:: THE TASK ::
Beginning with the first line of the data below, reproduce every line unchanged, ending with the line that holds "return [Vector((RR *".

▬▬▬▬▬▬▬▬▬▬

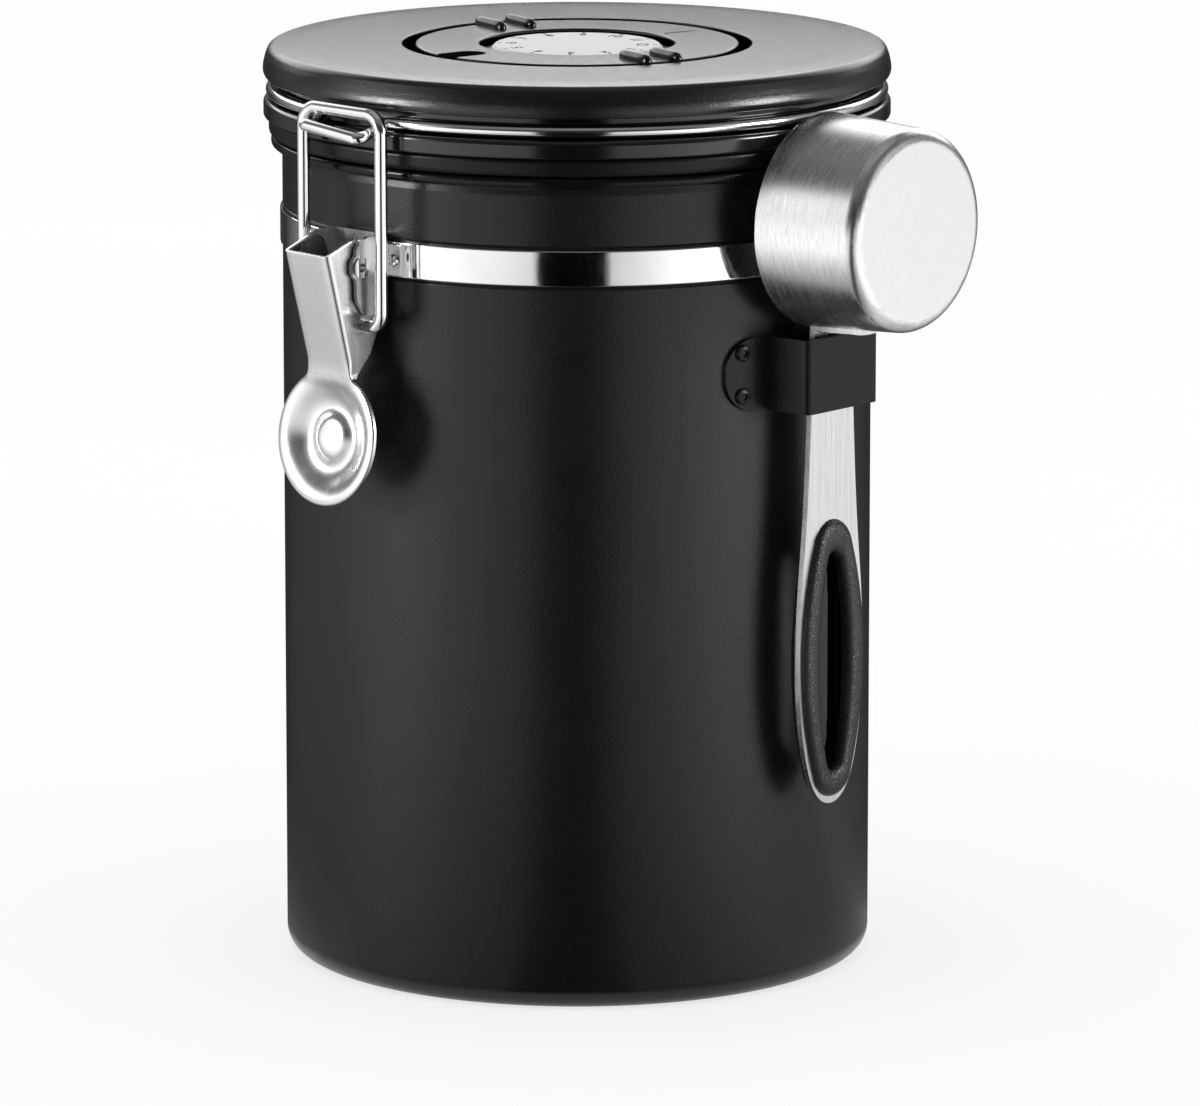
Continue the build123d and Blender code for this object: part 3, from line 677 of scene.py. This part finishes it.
# plain day numbers 1 to 31 on the fixed disc, seen through the ring's window
days = bmesh.new()
for k in range(31):
    turn = Matrix.Rotation(math.radians(261.9 - 360.0 / 31 * k), 4, "Z")
    add_number(days, k + 1, 3.8, 0.05, turn @ Matrix.Translation((28.4, 0, 180.832)))
finish_mesh("day_numbers", days, "lid", PRINT_WHITE)

# ------------------------------------------------------------------ wires
RR, RZ = 61.0, 175.5
a1 = math.asin(13.4 / RR)
A = Vector((13.4, -RR * math.cos(a1), RZ))
T = Vector((-math.cos(a1), -math.sin(a1), 0))
B = A + T * 5.0
hook = path_round([(*A,), (*B, 1.5), (7.7, -65.4, 173.6, 1.2), (7.9, -68.0, 172.9, 1.25), (-7.9, -68.0, 174.35, 1.25), (-7.7, -65.4, 173.75, 1.2), (-B.x, B.y, RZ, 1.5), (-A.x, A.y, RZ)])
a2 = math.asin(16.0 / RR)
C = Vector((16.0, RR * math.cos(a2), RZ))
U = Vector((-math.cos(a2), math.sin(a2), 0))
D = C + U * 5.6
back = path_round([(-C.x, C.y, RZ), (-D.x, D.y, RZ, 1.4), (-9.8, 66.5, RZ, 1.6), (9.8, 66.5, RZ, 1.6), (*D, 1.4), (*C,)])


def ring_arc(p, q, n):
    """Points along the ring between two angles, ends left out."""
    return [Vector((RR * math.cos(p + (q - p) * k / n), RR * math.sin(p + (q - p) * k / n), RZ)) for k in range(1, n)]


wa = math.atan2(A.y, -A.x)
wc = math.atan2(C.y, -C.x)
left = ring_arc(wa, wc - 2 * math.pi if wc > wa else wc, 120)
wc2 = math.atan2(C.y, C.x)
wa2 = math.atan2(A.y, A.x)
right = ring_arc(wc2, wa2, 120)
ring_path = hook + left + back + right
finish_mesh("lid_wire", tube_bm(ring_path, 1.2, 24, closed=True), "lid", WIRE_STEEL, "lid_ring_wire")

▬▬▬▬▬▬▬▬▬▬

:: SOLVED PROBLEM ::
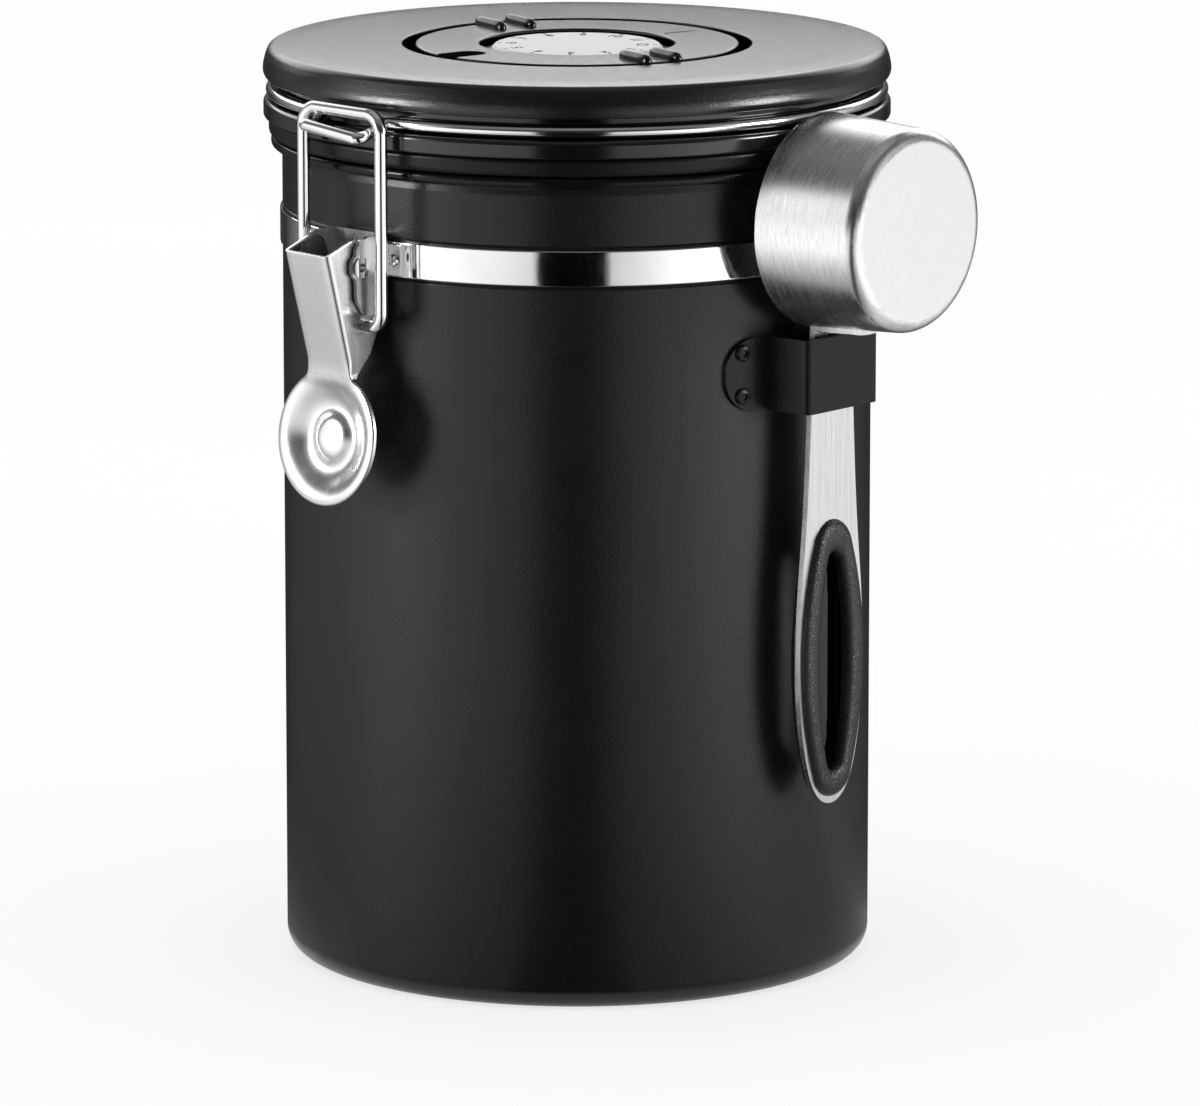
Continue the build123d and Blender code for this object: part 3, from line 677 of scene.py. This part finishes it.
# plain day numbers 1 to 31 on the fixed disc, seen through the ring's window
days = bmesh.new()
for k in range(31):
    turn = Matrix.Rotation(math.radians(261.9 - 360.0 / 31 * k), 4, "Z")
    add_number(days, k + 1, 3.8, 0.05, turn @ Matrix.Translation((28.4, 0, 180.832)))
finish_mesh("day_numbers", days, "lid", PRINT_WHITE)

# ------------------------------------------------------------------ wires
RR, RZ = 61.0, 175.5
a1 = math.asin(13.4 / RR)
A = Vector((13.4, -RR * math.cos(a1), RZ))
T = Vector((-math.cos(a1), -math.sin(a1), 0))
B = A + T * 5.0
hook = path_round([(*A,), (*B, 1.5), (7.7, -65.4, 173.6, 1.2), (7.9, -68.0, 172.9, 1.25), (-7.9, -68.0, 174.35, 1.25), (-7.7, -65.4, 173.75, 1.2), (-B.x, B.y, RZ, 1.5), (-A.x, A.y, RZ)])
a2 = math.asin(16.0 / RR)
C = Vector((16.0, RR * math.cos(a2), RZ))
U = Vector((-math.cos(a2), math.sin(a2), 0))
D = C + U * 5.6
back = path_round([(-C.x, C.y, RZ), (-D.x, D.y, RZ, 1.4), (-9.8, 66.5, RZ, 1.6), (9.8, 66.5, RZ, 1.6), (*D, 1.4), (*C,)])


def ring_arc(p, q, n):
    """Points along the ring between two angles, ends left out."""
    return [Vector((RR * math.cos(p + (q - p) * k / n), RR * math.sin(p + (q - p) * k / n), RZ)) for k in range(1, n)]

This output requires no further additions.